Researchers introduce WRING, a new post-processing method that removes bias from vision language models without creating unintended consequences.
Researchers from MIT, Worcester Polytechnic Institute, and Google have introduced a new debiasing technique called “Weighted Rotational DebiasING,” or WRING, designed to eliminate bias in vision language models (VLMs) without the unintended consequences associated with current methods. The approach, which will be presented at the 2026 International Conference for Learning Representations, offers a more precise way to address the “Whac-a-Mole dilemma,” a phenomenon where removing one bias inadvertently creates or amplifies others.
Bias in artificial intelligence is a significant safety concern, particularly in high-stakes fields like medicine, where models used for tasks such as classifying skin lesions could fail to identify high-risk patients if they are biased toward certain skin tones. While researchers have previously used a post-processing method known as “projection debiasing” to address these issues, the technique has notable drawbacks.
Projection debiasing works by removing biased information from a model’s embedding space by “projecting” the subspace out. According to Walter Gerych, the paper’s first author and an assistant professor of computer science at Worcester Polytechnic Institute, this process inadvertently alters other learned relationships within the model. This leads to the “Whac-a-Mole dilemma,” where fixing one bias—such as racial bias in an image retrieval model—can unintentionally amplify another, such as gender bias.
WRING addresses these limitations by rotating, rather than removing, coordinates within the model’s high-dimensional space. By shifting the coordinates responsible for bias to a different angle, the model becomes unable to distinguish between groups within a specific concept while leaving the model’s other internal relationships intact.
Because WRING is a post-processing approach, it can be applied to pre-trained VLMs like OpenAI’s OpenCLIP without requiring the model to be retrained from scratch. Gerych notes that this makes the technique highly efficient and minimally invasive, as it avoids the significant resources and costs associated with training large models from the beginning.
In their research, the team found that WRING significantly reduced bias for target concepts without increasing bias in other areas. Currently, the application of WRING is limited to Contrastive Language-Image Pre-training (CLIP) models, which connect images to language for classification and search tasks.

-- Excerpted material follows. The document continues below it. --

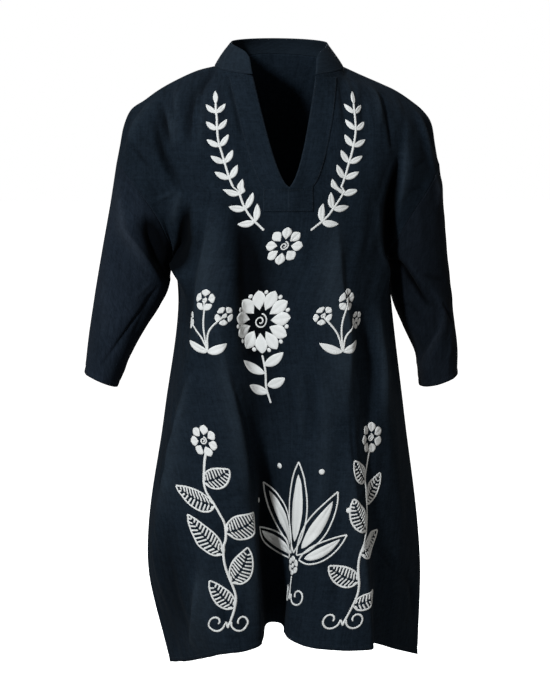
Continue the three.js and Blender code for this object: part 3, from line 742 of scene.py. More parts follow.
# Relief, half widths on its left and on its right as seen from the front, and its x z line going
# down. A line that runs level goes to the right, and its half widths are those below and above.
FRONT_CREASES = [
    (-7.0, 3.5, 4, [(-97, -6), (-108, -19), (-116, -30), (-122, -46)]),
    (-8.5, 9, 3.4, [(-118, -22), (-128, -41), (-136, -68), (-139, -94), (-140, -130)]),
    (3.0, 4, 9, [(-110, -36), (-119, -64), (-123, -100), (-125, -132)]),
    (-4.2, 4, 3, [(-82, -14), (-78, -33), (-74, -53), (-70, -74), (-66, -94), (-61, -114)]),
    (-2.6, 5, 6, [(-92, -18), (-91, -39), (-89, -68), (-83, -100)]),
    (3.2, 4, 6, [(-152, -30), (-156, -50), (-157, -80)]),
    (-4.0, 5, 5, [(-167, -44), (-163, -64), (-158, -88)]),
    (-9.0, 5, 6, [(-179, -54), (-177, -72), (-174, -92), (-170, -116)]),
    (5.5, 4, 16, [(-174, -52), (-168, -75), (-165, -98), (-163, -126)]),
    (-9.0, 4, 6, [(-190, -76), (-185, -104), (-179, -130), (-169, -152), (-153, -182)]),
    (-4.0, 3, 3, [(-222, -118), (-213, -130), (-205, -141), (-193, -153)]),
    (5.4, 3.2, 9, [(-176, -40), (-196, -62), (-208, -78), (-217, -95), (-223, -113), (-234, -142)]),
    (-2.0, 5, 5, [(-213, -96), (-200, -114), (-184, -130)]),
    (2.2, 3, 4, [(-198, -206), (-181, -196), (-156, -183)]),
    (5.0, 9, 4, [(-150, -182), (-155, -206), (-160, -232)]),
    (7.0, 4, 24, [(-108, -202), (-115, -240), (-120, -280), (-126, -319), (-131, -360), (-139, -426)]),
    (-4.0, 8, 6, [(-124, -212), (-128, -246), (-135, -276), (-143, -308)]),
    (3.0, 5, 5, [(-138, -250), (-142, -277), (-146, -300), (-148, -324)]),
    (-4.0, 7, 6, [(-135, -310), (-138, -350), (-141, -394)]),
    (-17.0, 13, 34, [(-80, -180), (-72, -230), (-64, -280), (-60, -325), (-56, -375), (-46, -450)]),
    (-7.0, 12, 26, [(-58, -320), (-50, -410), (-40, -460), (-32, -510), (-26, -570)]),
    (-10.0, 13, 17, [(-38, -540), (-30, -610), (-27, -690), (-25, -770), (-24, -838)]),
    (6.6, 16, 3.8, [(-101, -366), (-92, -428), (-81, -482), (-68, -545), (-60, -610), (-55, -670)]),
    (5.6, 16, 4, [(-58, -630), (-54, -680), (-49, -737), (-44, -795), (-42, -840)]),
    (-2.2, 4, 4, [(-107, -395), (-122, -414), (-136, -434), (-145, -454)]),
    (-0.9, 2, 2, [(6, -246), (7, -275), (8, -304)]),
    (10.0, 26, 7, [(68, -200), (72, -270), (75, -320), (82, -357), (86, -400), (86, -450), (83, -520)]),
    (-8.0, 12, 8, [(112, -345), (117, -388), (126, -424), (129, -460), (126, -492), (118, -535)]),
    (8.0, 9, 8, [(133, -345), (140, -400), (145, -447), (147, -492), (150, -540)]),
    (3.4, 5, 5, [(134, -200), (139, -242), (145, -279), (154, -320)]),
    (6.4, 3.4, 22, [(187, -64), (178, -108), (174, -145), (169, -188), (166, -234)]),
    (2.0, 4, 5, [(93, -16), (98, -38), (101, -64)]),
    (-3.4, 4, 5, [(84, -20), (84, -52), (85, -98)]),
    (4.2, 6, 4, [(129, -27), (139, -46), (141, -67), (140, -92)]),
    (-7.0, 4, 5, [(146, -40), (152, -70), (155, -100), (156, -124)]),
    (-3.6, 5, 5, [(117, -30), (115, -60), (113, -92)]),
    (1.8, 4, 4, [(104, -22), (111, -38), (113, -66)]),
    (8.0, 3.4, 9, [(195, -54), (206, -86), (213, -118), (223, -146), (230, -164)]),
    (-3.2, 4, 6, [(211, -76), (221, -102), (228, -130)]),
    (-1.4, 3, 3, [(188, -151), (200, -146), (213, -141)]),
    (-1.4, 3, 3, [(184, -188), (197, -183), (211, -180)]),
    (7.5, 3.4, 3.6, [(-140, -446), (-147, -480), (-156, -522), (-167, -575), (-180, -632)]),
    (6.5, 3.4, 3.4, [(-130, -742), (-133, -790), (-137, -850)]),
    (4.8, 4, 17, [(-147, -466), (-156, -516), (-163, -553), (-172, -602), (-184, -646), (-195, -714)]),
    (-3.2, 4, 5, [(-165, -524), (-176, -576), (-185, -622)]),
    (6.0, 4, 28, [(-131, -700), (-133, -740), (-135, -776), (-137, -815), (-139, -845), (-140, -876)]),
    (-2.8, 3, 4, [(-112, -674), (-98, -665), (-85, -657), (-75, -648), (-66, -632)]),
    (-2.0, 3, 3, [(-123, -632), (-101, -627), (-78, -620), (-66, -611)]),
    (-2.0, 3, 4, [(-103, -709), (-90, -701), (-70, -689)]),
    (-7.0, 22, 18, [(-178, -640), (-174, -710), (-168, -780), (-162, -880)]),
    (-3.2, 7, 7, [(-84, -688), (-84, -712), (-84, -740)]),
    (-3.0, 6, 7, [(-101, -784), (-94, -796), (-87, -808)]),
    (-2.6, 6, 5, [(-69, -776), (-68, -800), (-67, -826)]),
    (-2.2, 3, 3, [(-114, -812), (-85, -809), (-61, -811), (-43, -809)]),
    (3.4, 14, 12, [(53, -420), (53, -484), (53, -541), (50, -599), (47, -657), (44, -730)]),
    (-3.0, 7, 8, [(30, -430), (33, -484), (36, -550)]),
    (2.2, 7, 6, [(13, -430), (16, -477), (21, -540)]),
    (-2.2, 6, 6, [(-1, -440), (2, -490), (5, -540)]),
    (4.2, 16, 4, [(86, -525), (91, -571), (96, -629), (104, -688), (111, -747), (121, -842)]),
    (-2.8, 3, 4, [(90, -510), (92, -560), (97, -606)]),
    (-2.6, 3, 3, [(133, -708), (149, -729), (165, -749), (177, -763)]),
    (-2.2, 3, 3, [(143, -706), (160, -728), (173, -747)]),
    (-3.8, 4, 4, [(175, -750), (193, -774), (200, -798), (201, -817), (199, -838)]),
    (1.8, 5, 5, [(206, -770), (211, -800), (211, -840)]),
    (-1.6, 9, 9, [(-20, -600), (-24, -660), (-26, -730)]),
    (-1.8, 5, 5, [(20, -690), (42, -676), (66, -684)]),
    (-1.6, 6, 5, [(60, -770), (74, -752), (92, -748)]),
    (1.6, 8, 8, [(74, -700), (78, -750), (80, -810)]),
    (-1.6, 5, 5, [(-160, -700), (-146, -716), (-134, -740)]),
    (-1.4, 5, 5, [(-168, -780), (-156, -800), (-148, -826)]),
    (1.3, 5, 5, [(-40, -236), (-22, -262), (-14, -300)]),
    (-1.2, 6, 6, [(34, -236), (30, -270), (32, -310)]),
]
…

The research team, which includes MIT graduate students Cassandra Parent and Quinn Perian, Google’s Rafiya Javed, and MIT associate professors Justin Solomon and Marzyeh Ghassemi, views the expansion of this technique as the next logical step. Gerych notes that extending WRING to ChatGPT-style, generative language models is the team's intended path forward. The project was supported by several organizations, including the National Science Foundation, the Gordon and Betty Moore Foundation, and the MIT-Google Computing Innovation Award.